Il ragionamento è inarrestabile: essendo la sovranità una volontà, ed essendo la volontà per sua intima essenza non rappresentabile, anche la sovranità non può essere legittimamente rappresentata. Che il popolo voglia o che non voglia, non sono possibili mezze misure. Se dei rappresentanti possono esprimersi a nome tuo, questa rappresentanza deformerebbe la volontà popolare. Introdurrebbe sfumature che ne altererebbero la purezza, rispondendo a questo o a quell’interesse particolare. In realtà, la volontà dei rappresentanti si sostituirebbe a quella dei rappresentati. Ma se la sovranità non è suscettibile di rappresentanza, è perché la volontà è generale. Siccome è una volontà generale, la sovranità detta la legge, ma non la applica. Pura volontà, la volontà generale non può essere delegata. Solo il potere esecutivo, incaricato dell’applicazione della legge, può essere delegato, perché si tratta di stabilire le condizioni di applicazione della legge ai casi particolari.
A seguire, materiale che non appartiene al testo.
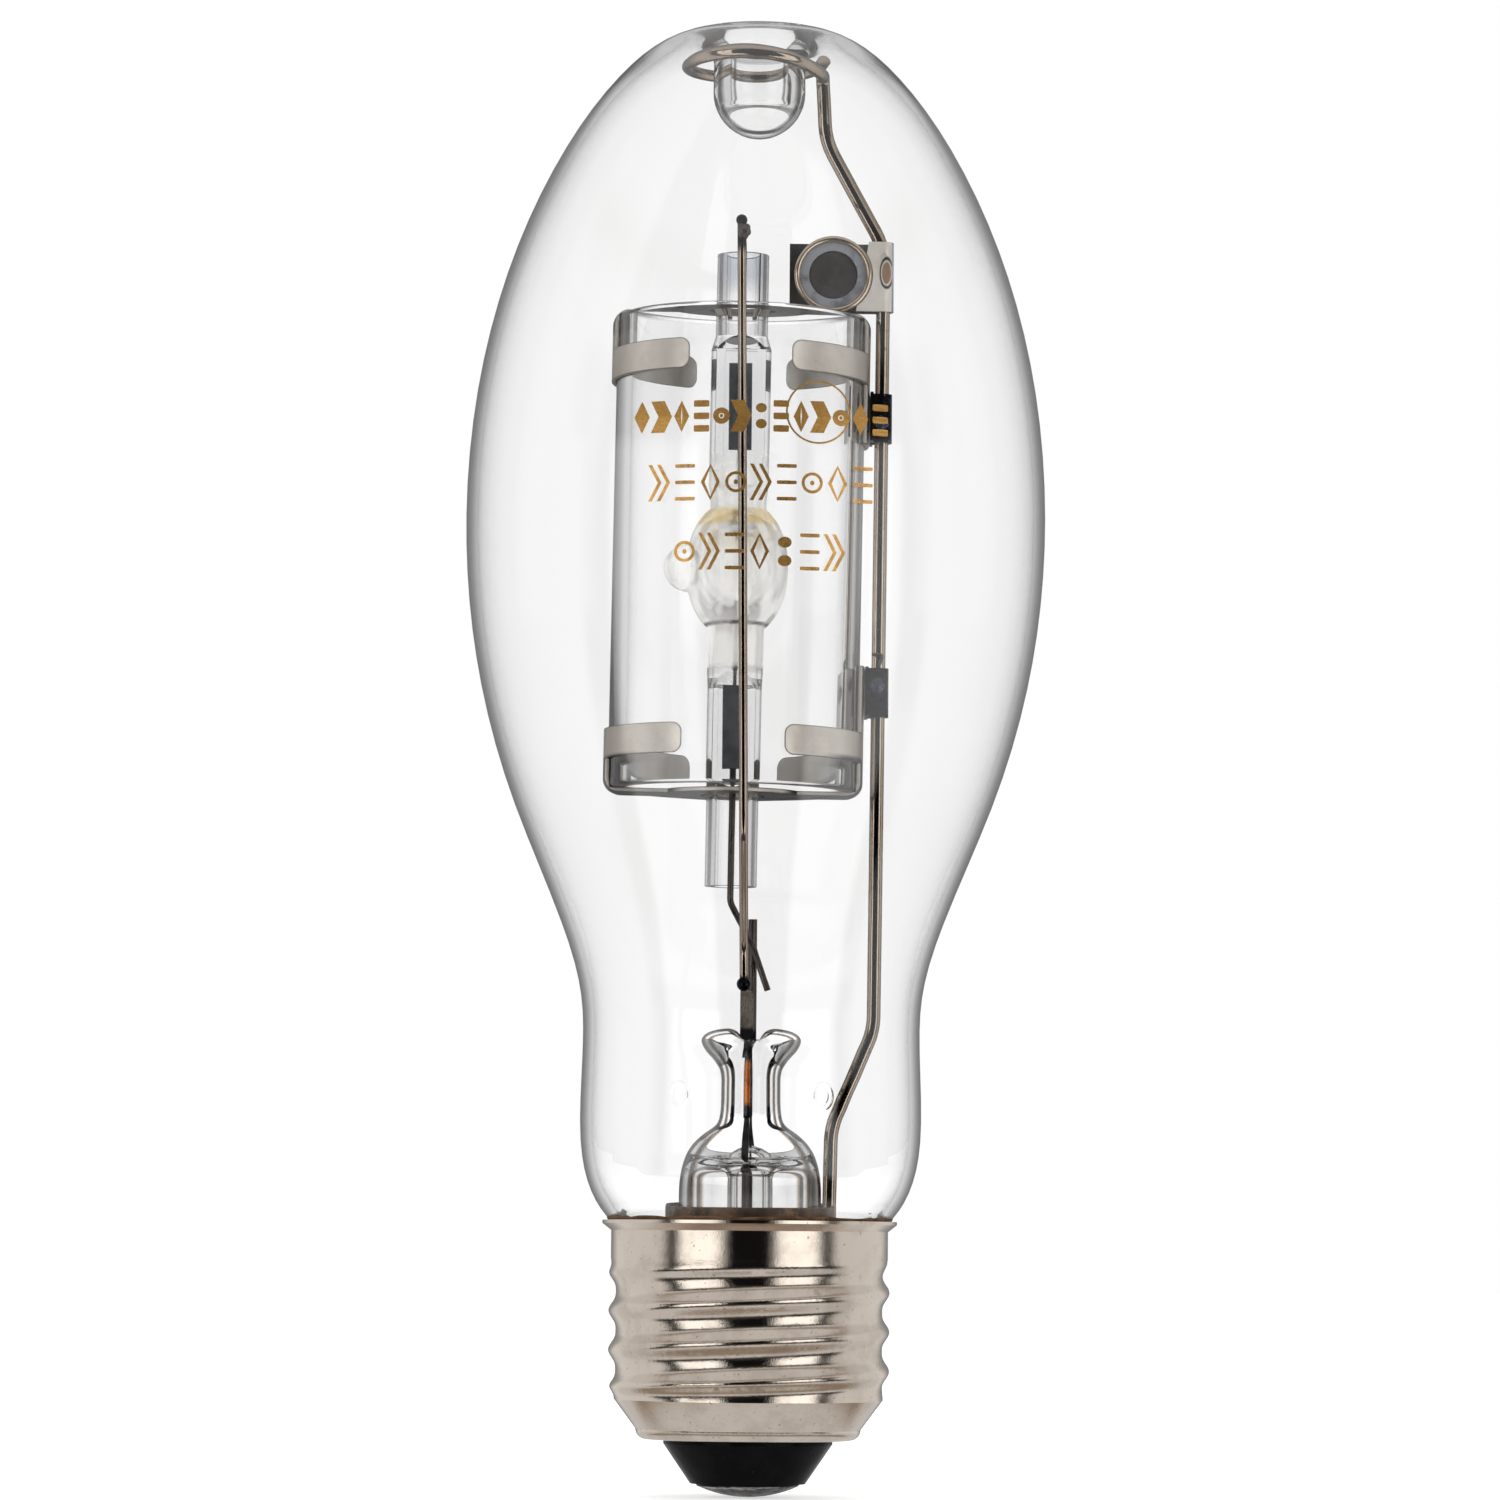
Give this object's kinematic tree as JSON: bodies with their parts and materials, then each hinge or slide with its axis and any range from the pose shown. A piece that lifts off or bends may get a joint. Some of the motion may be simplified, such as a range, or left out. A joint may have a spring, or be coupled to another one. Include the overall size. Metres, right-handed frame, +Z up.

E perciò i «deputati del popolo», detti anche suoi rappresentanti, non possono essere che semplici «commissari», esecutori investiti di una missione strettamente definita. «Non possono prendere decisioni definitive. Qualsiasi legge che il popolo in persona non abbia ratificato è nulla, non è affatto una legge». Solo il popolo è sovrano, perché la volontà generale è quella di tutti i cittadini miranti al bene comune. I rappresentanti non potrebbero sostituirsi al popolo nell’esercizio di una sovranità del quale il popolo è detentore legittimo. Ma se è escluso che siano loro ad avere l’ultima parola, Rousseau suggerisce però che possano partecipare all’elaborazione della legge. Egli non dice, infatti, che ogni legge che il popolo non abbia votata è nulla. Usa al contrario l’espressione «ratifica» per indicare l’atto sovrano col quale il popolo approva una proposta di legge. Questa ratifica, però, è richiesta assolutamente. Una legge che tutto il popolo non abbia esplicitamente approvato non merita tale nome. Qualsiasi legge sulla quale ciascun cittadino non si sia personalmente pronunciato è illegittima. Traduciamo : una legge che non sia stata approvata per referendum non vale niente.